综上所述,“神”的美学内涵从生成到不断发展、扩充,在现代美学中已经具有了极为丰富的含义:

(一)审美客体之”神”:1.人之“神”—作为审美观照客体的人,各有自己的神,如裴楷不同于谢鲲。2.物之“神”—作为艺术家审美观照的客体,不同种类的生物群体各有其“神”,如山水有山水之”神”,狗马有狗马之”神”,花鸟有花鸟之”神”。3.笔墨之“神”—如荆浩在《笔法记》中所云:“笔者,虽依法则,运转变通,不质不形,如飞如动。墨者,高低晕淡,晶物浅深,文采自然,似非因笔。”明代画家徐渭的泼墨大写意画,《泼墨仙人图》《墨葡萄图》是最能体现笔墨的“神”的。
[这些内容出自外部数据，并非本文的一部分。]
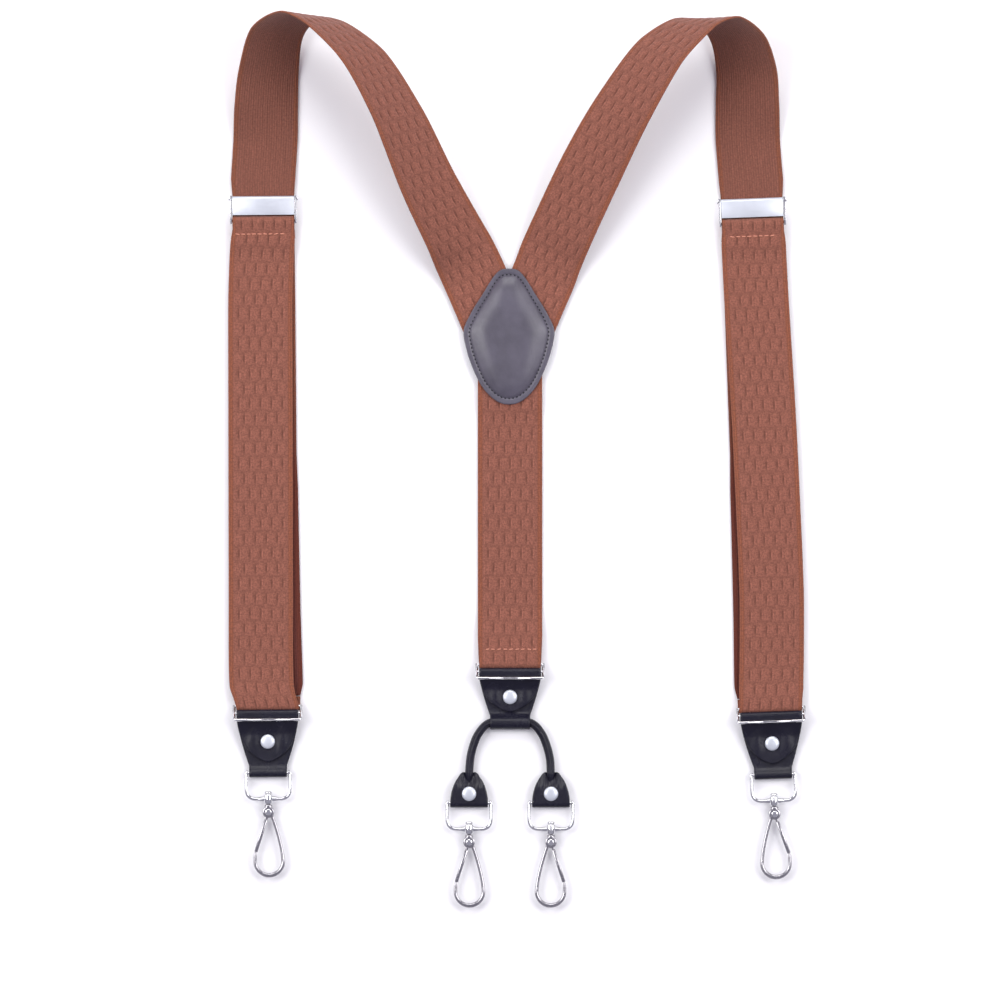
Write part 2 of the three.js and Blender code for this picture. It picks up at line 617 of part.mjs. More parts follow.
function rivetCap(y, underside) {
  const seat = underside + GAP;
  const foot = RIVET_Z + RIVET_FOOT_THICK + GAP;
  const profile = [
    new THREE.Vector2(0, foot),
    new THREE.Vector2(RIVET_SHANK, foot),
    new THREE.Vector2(RIVET_SHANK, seat),
    new THREE.Vector2(RIVET_RADIUS, seat),
    new THREE.Vector2(RIVET_RADIUS, seat + 0.25 * RIVET_DOME),
    new THREE.Vector2(0.85 * RIVET_RADIUS, seat + 0.65 * RIVET_DOME),
    new THREE.Vector2(0.5 * RIVET_RADIUS, seat + 0.93 * RIVET_DOME),
    new THREE.Vector2(0, seat + RIVET_DOME),
  ];
  const geometry = new THREE.LatheGeometry(profile, 12);
  return solid(geometry.rotateX(Math.PI / 2)).translate([0, y, 0]);
}

function rivetBase(y) {
  return barAlongZ(RIVET_FOOT, RIVET_Z, RIVET_Z + RIVET_FOOT_THICK, 0, y, 12);
}

// ---- D-ring and hook, drawn about their middle plane ----

function dRing() {
  const section = new THREE.Shape().absarc(0, 0, RING_WIRE, 0, 2 * Math.PI);
  const bend = new THREE.CurvePath();
  const corner = RING_CORNER;
  const p = (x, y) => new THREE.Vector3(x, y, 0);
  bend.add(new THREE.LineCurve3(p(-RING_HALF, 0), p(-RING_HALF, corner - RING_DEPTH)));
  bend.add(new THREE.QuadraticBezierCurve3(
    p(-RING_HALF, corner - RING_DEPTH),
    p(-RING_HALF, -RING_DEPTH),
    p(corner - RING_HALF, -RING_DEPTH),
  ));
  bend.add(new THREE.LineCurve3(p(corner - RING_HALF, -RING_DEPTH), p(RING_HALF - corner, -RING_DEPTH)));
  bend.add(new THREE.QuadraticBezierCurve3(
    p(RING_HALF - corner, -RING_DEPTH),
    p(RING_HALF, -RING_DEPTH),
    p(RING_HALF, corner - RING_DEPTH),
  ));
  bend.add(new THREE.LineCurve3(p(RING_HALF, corner - RING_DEPTH), p(RING_HALF, 0)));
  const wire = new THREE.ExtrudeGeometry(section, {
    extrudePath: bend,
    steps: 18,
    curveSegments: 4,
    bevelEnabled: false,
  });
  const bossFrom = -RING_DEPTH - BOSS_HALF;
  const bossTo = -RING_DEPTH + BOSS_HALF;
  const boss = barAlongY(BOSS_RADIUS, bossFrom, bossTo);
  const bore = barAlongY(STEM_RADIUS + GAP, bossFrom - 1, bossTo + 1);
  const ends = [-1, 1].map((side) => (
    solid(new THREE.SphereGeometry(RING_WIRE, 8, 4).translate(side * RING_HALF, 0, 0))
  ));
  return join(solid(wire), barAlongX(RING_WIRE, RING_HALF, 0, 0), ...ends, boss).subtract(bore);
}

// The stem's peened head, above the boss. The hook's own origin is its gate pivot.
function swivelCap() {
  const from = PIVOT_DROP + BOSS_HALF + GAP;
  return barAlongY(CAP_RADIUS, from, from + CAP_THICK);
}

// The hook's arm and nose with the gate on its left; mirrored for a gate on the right.
function hookArm() {
  const radians = THREE.MathUtils.degToRad;
  const bay = [10, -25, -60, -95, -130, -165].map((angle) => new THREE.Vector3(
    BAY_X + BAY_RADIUS * Math.cos(radians(angle)),
    BAY_Y + BAY_RADIUS * Math.sin(radians(angle)),
    0,
  ));
  const path = new THREE.CatmullRomCurve3([
    new THREE.Vector3(1.7, -1.4, 0),
    new THREE.Vector3(3.1, -5.4, 0),
    new THREE.Vector3(5.3, -13, 0),
    ...bay,
    new THREE.Vector3(BAY_X - BAY_RADIUS + 0.1, NOSE_Y, 0),
  ], false, 'centripetal');
  const across = ARM_WIDTH / 2;
  const deep = ARM_HEIGHT / 2;
  const chamfer = 0.45;
  const section = new THREE.Shape([
    new THREE.Vector2(-deep + chamfer, -across),
    new THREE.Vector2(deep - chamfer, -across),
    new THREE.Vector2(deep, -across + chamfer),
    new THREE.Vector2(deep, across - chamfer),
    new THREE.Vector2(deep - chamfer, across),
    new THREE.Vector2(-deep + chamfer, across),
    new THREE.Vector2(-deep, across - chamfer),
    new THREE.Vector2(-deep, -across + chamfer),
  ]);
  return solid(new THREE.ExtrudeGeometry(section, {
    extrudePath: path,
    steps: 17,
    bevelEnabled: false,
  }));
}

function hookBody() {
  const collarFrom = PIVOT_DROP - BOSS_HALF - GAP - COLLAR_THICK;
  const stemTo = PIVOT_DROP + BOSS_HALF;
  const body = join(
    barAlongZ(EYE_RADIUS, -EYE_HALF, EYE_HALF, 0, 0, 14),
    block(-1.6, 1.6, 1, collarFrom + 0.5, -EYE_HALF + 0.2, EYE_HALF - 0.2),
    barAlongY(COLLAR_RADIUS, collarFrom, collarFrom + COLLAR_THICK),
    barAlongY(STEM_RADIUS, collarFrom, stemTo),
    hookArm(),
  );
  const slot = barAlongZ(SLOT_RADIUS, -SLOT_HALF, SLOT_HALF);
  const mouth = block(-EYE_RADIUS - 1, MOUTH_EDGE, -EYE_RADIUS - 1, -0.4, -SLOT_HALF, SLOT_HALF);
  const pinHole = barAlongZ(GATE_PIN + GAP, -EYE_HALF - 1, EYE_HALF + 1);
  return body.subtract(join(slot, mouth)).subtract(pinHole);
}

function gateOutline(startRadius, from) {
  const tip = new THREE.Vector2(BAY_X - BAY_RADIUS + 0.45, NOSE_Y + 0.9);
  const along = tip.clone().normalize();
  const side = new THREE.Vector2(-along.y, along.x).multiplyScalar(startRadius);
  const start = along.clone().multiplyScalar(from);
  return new THREE.Shape([
    start.clone().add(side),
    start.clone().sub(side),
    tip.clone().sub(side),
    tip.clone().add(side),
  ]);
}

function gate() {
  const tongueHalf = SLOT_HALF - GAP;
  const clearOfEye = EYE_RADIUS + GAP + 0.6;
  const knuckle = barAlongZ(SLOT_RADIUS - GAP, -tongueHalf, tongueHalf);
  const tongue = upright(gateOutline(GATE_WIDTH / 2, 1), -tongueHalf, tongueHalf);
  const rod = upright(gateOutline(GATE_WIDTH / 2, clearOfEye), -GATE_HALF, GATE_HALF);
  const bore = barAlongZ(GATE_BORE, -EYE_HALF, EYE_HALF);
  return join(knuckle, tongue, rod).subtract(bore);
}

function gatePin() {
  const inner = EYE_HALF + GAP;
  return join(
    barAlongZ(GATE_PIN, -inner - 0.1, inner + 0.1),
    barAlongZ(GATE_HEAD, inner, inner + GATE_HEAD_THICK),
    barAlongZ(GATE_HEAD, -inner - GATE_HEAD_THICK, -inner),
  );
}

function gateSpring() {
  const half = SLOT_HALF - GAP - 0.1;
  return barAlongZ(SPRING_OUTER, -half, half).subtract(barAlongZ(SPRING_INNER, -half - 1, half + 1));
}

// A D-ring and its hook, hanging from a bar centre at x, y. gateSide is -1 for a gate on the left.
function makeHookSet(prefix, x, y, gateSide) {
  const group = new THREE.Group();
  group.position.set(x, y, HARDWARE_Z);
  group.add(piece(`${prefix}_d_ring`, dRing(), nickel));
  const hook = new THREE.Group();
  hook.position.set(0, -RING_DEPTH - PIVOT_DROP, 0);
  const facing = (shape) => (gateSide < 0 ? shape : shape.mirror([1, 0, 0]));
  hook.add(
    piece(`${prefix}_swivel_cap`, swivelCap(), nickel),
    piece(`${prefix}_hook`, facing(hookBody()), nickel),
    piece(`${prefix}_gate`, facing(gate()), nickel),
    piece(`${prefix}_gate_pin`, gatePin(), nickel),
    piece(`${prefix}_gate_spring`, gateSpring(), nickel),
  );
  group.add(hook);
  return group;
}

// ---- Front legs and back leg ----

function makeFrontLeg(leg, prefix) {
  const group = new THREE.Group();
  group.position.set(leg.x, leg.y, 0);
  group.rotation.z = THREE.MathUtils.degToRad(leg.lean);
  const rivetY = FRONT_FOLD - TAB_RIVET;
  const ringY = FRONT_FOLD - TAB_RING;
  const tab = leatherTab(
    FRONT_FOLD,
    FRONT_FOLD - TAB_TIP,
    rivetY,
    ringY + 4,
    { y: ringY, z: HARDWARE_Z, radius: RING_ROLL },
    TAB_END_HALF,
  );
  group.add(
    piece(`${prefix}_strap_return`, strapReturn(leg.side), webbing),
    piece(`${prefix}_adjuster_frame`, adjusterFrame(), nickel),
    piece(`${prefix}_adjuster_lever`, adjusterLever(), nickel),
    piece(`${prefix}_adjuster_pin`, adjusterPin(), nickel),
    piece(`${prefix}_slide_loop`, slideLoop(FRONT_FOLD), nickel),
    piece(`${prefix}_tab`, tab, leather),
    piece(`${prefix}_rivet_cap`, rivetCap(rivetY, FLAP_Z + LEATHER / 2), nickel),
    piece(`${prefix}_rivet_base`, rivetBase(rivetY), nickel),
    makeHookSet(prefix, 0, ringY, leg.side),
  );
  return group;
}

// Rear tab: a flared end of the cord, folded round its D-ring's bar.
function rearTab(x) {
  const top = REAR_RING_Y + REAR_TAB_LENGTH;
  const inner = REAR_RING_Y + REAR_RIVET + RIVET_RADIUS + 2 * GAP;
  const profile = [
    [top, CORD_Z - 0.6],
    ...wrap([inner, REAR_TAB_Z], [REAR_RING_Y, HARDWARE_Z], RING_ROLL, [inner, RETURN_Z], 9),
  ];
  const straightTo = REAR_RING_Y + 5;
  const outline = new THREE.Shape();
  outline.moveTo(-TAB_END_HALF, REAR_RING_Y - 5);
  outline.lineTo(TAB_END_HALF, REAR_RING_Y - 5);
  outline.lineTo(TAB_END_HALF, straightTo);
  outline.quadraticCurveTo(TAB_END_HALF, top - 3.5, CORD_RADIUS, top);
  outline.lineTo(-CORD_RADIUS, top);
  outline.quadraticCurveTo(-TAB_END_HALF, top - 3.5, -TAB_END_HALF, straightTo);
  const hole = barAlongZ(RIVET_SHANK + GAP, -5, 20, 0, REAR_RING_Y + REAR_RIVET);
  return strip(profile, LEATHER, 2 * TAB_END_HALF)
    .intersect(upright(outline, -5, 20))
    .subtract(hole)
    .translate([x, 0, 0]);
}

// The rolled leather cord through the back tab's tunnel, flaring into a tab at each end.
function bridle() {
  const tunnelY = BACK_FOLD - BACK_TAB_TUNNEL;
  const arm = [
    [BRIDLE_HALF, REAR_RING_Y + REAR_TAB_LENGTH - 2, CORD_Z - 0.6],
    [BRIDLE_HALF - 0.5, -228.6, CORD_Z - 0.6],
    [BRIDLE_HALF - 2.0, -221.8, CORD_Z - 0.4],
    [BRIDLE_HALF - 4.4, -215.4, CORD_Z - 0.1],
    [TUNNEL_HALF + 3.2, tunnelY - 2.0, CORD_Z],
    [TUNNEL_HALF + 0.2, tunnelY - 0.1, CORD_Z],
    [TUNNEL_HALF - 3.0, tunnelY, CORD_Z],
  ];
  const right = arm.map(([x, y, z]) => new THREE.Vector3(x, y, z));
  const left = arm.map(([x, y, z]) => new THREE.Vector3(-x, y, z)).reverse();
  const section = new THREE.Shape().absarc(0, 0, CORD_RADIUS, 0, 2 * Math.PI);
  const tube = new THREE.ExtrudeGeometry(section, {
    extrudePath: new THREE.CatmullRomCurve3([...right, ...left], false, 'centripetal'),
    steps: 28,
    curveSegments: 4,
    bevelEnabled: false,
  });
  return join(solid(tube), rearTab(-BRIDLE_HALF), rearTab(BRIDLE_HALF));
}

function makeBackLeg() {
  const group = new THREE.Group();
  group.position.set(BACK_X, 0, 0);
  const rivetY = BACK_FOLD - BACK_TAB_RIVET;
  const tunnelY = BACK_FOLD - BACK_TAB_TUNNEL;
  const tab = leatherTab(
    BACK_FOLD,
    BACK_FOLD - BACK_TAB_TIP,
    rivetY,
    tunnelY + 4,
    { y: tunnelY, z: CORD_Z, radius: CORD_ROLL },
    TUNNEL_HALF,
  );
  group.add(
    piece('back_slide_loop', slideLoop(BACK_FOLD), nickel),
    piece('back_tab', tab, leather),
    piece('back_rivet_cap', rivetCap(rivetY, FLAP_Z + LEATHER / 2), nickel),
    piece('back_rivet_base', rivetBase(rivetY), nickel),
    piece('back_bridle', bridle(), leather),
  );
  for (const [prefix, side] of [['rear_left', -1], ['rear_right', 1]]) {
    const end = new THREE.Group();
    end.position.x = side * BRIDLE_HALF;
    end.add(
      piece(`${prefix}_rivet_cap`, rivetCap(REAR_RING_Y + REAR_RIVET, REAR_TAB_Z + LEATHER / 2), nickel),
      piece(`${prefix}_rivet_base`, rivetBase(REAR_RING_Y + REAR_RIVET), nickel),
      makeHookSet(prefix, 0, REAR_RING_Y, side),
    );
    group.add(end);
  }
  return group;
}

const suspenders = new THREE.Group();
suspenders.add(
  ...makeYoke(),
  piece('left_strap', shoulderStrap(LEG_LEFT, LEFT_LOOP), webbing),
  piece('right_strap', shoulderStrap(LEG_RIGHT, RIGHT_LOOP), webbing),
  piece('back_strap', backStrap(), webbing),
  makeFrontLeg(LEG_LEFT, 'left'),
  makeFrontLeg(LEG_RIGHT, 'right'),
  makeBackLeg(),
);

export default suspenders;
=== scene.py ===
"""Y-back suspenders laid flat: the visible webbing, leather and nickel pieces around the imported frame."""
import math

import bmesh
import bpy
import numpy as np
from mathutils import Matrix, Vector


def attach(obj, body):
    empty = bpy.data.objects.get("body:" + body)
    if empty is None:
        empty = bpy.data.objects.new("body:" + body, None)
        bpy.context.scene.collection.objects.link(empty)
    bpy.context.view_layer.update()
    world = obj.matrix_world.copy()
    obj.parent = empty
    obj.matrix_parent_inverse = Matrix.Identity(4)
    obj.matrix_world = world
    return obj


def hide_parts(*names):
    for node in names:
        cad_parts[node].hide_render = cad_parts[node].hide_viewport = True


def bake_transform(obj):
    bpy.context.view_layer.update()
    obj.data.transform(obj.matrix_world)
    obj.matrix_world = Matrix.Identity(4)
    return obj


bl_info = {
    "name": "Y-back suspenders",
    "version": (1, 0, 0),
    "blender": (4, 5, 0),
    "location": "View3D > Sidebar > Suspenders",
    "description": "Builds the visible webbing, leather and nickel pieces of a pair of suspenders",
    "category": "Object",
}

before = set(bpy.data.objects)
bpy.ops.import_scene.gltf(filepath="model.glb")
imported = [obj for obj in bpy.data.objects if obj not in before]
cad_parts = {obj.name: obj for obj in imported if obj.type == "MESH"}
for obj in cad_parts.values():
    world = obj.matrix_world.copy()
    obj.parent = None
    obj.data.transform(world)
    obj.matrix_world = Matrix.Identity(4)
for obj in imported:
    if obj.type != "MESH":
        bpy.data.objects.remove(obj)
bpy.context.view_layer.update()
MM = 0.001

# ---- Sizes and places in millimetres, most of them the solids' own ----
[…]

(二)审美主体之”神”:1.“物化”之”神”,或曰“无我”之“神”—艺术家处于”忘我”或曰”自失”的状态,自我之“神”已物化,融入物中,达到“物我合一”“天人合一”的状态,如宗炳的“澄怀味象”。2.“化物”之“神”,或曰“有我”之”神”—所谓的“有我”之境,如王微的“明神降之”。3.个性之“神”—由于作品中注入了艺术家强烈的自我意识,使作品成为该艺术家强烈的个性色彩的体现。作品中的物化为艺术家思想意识的代言,如石涛所谓“山川与予神遇而迹化,最后终归于大涤也”(《石涛画语录》)。

“神”在中国绘画美学中的内涵,随着中国绘画理论的发展而继续扩充、发展。如由于近年来“审美接受”理论的流行,审美接受者对于绘画作品的再创造的价值越来越得到重视与肯定,而使欣赏者之精神、修养等心理因素,也逐渐融入“神”的美学内涵当中。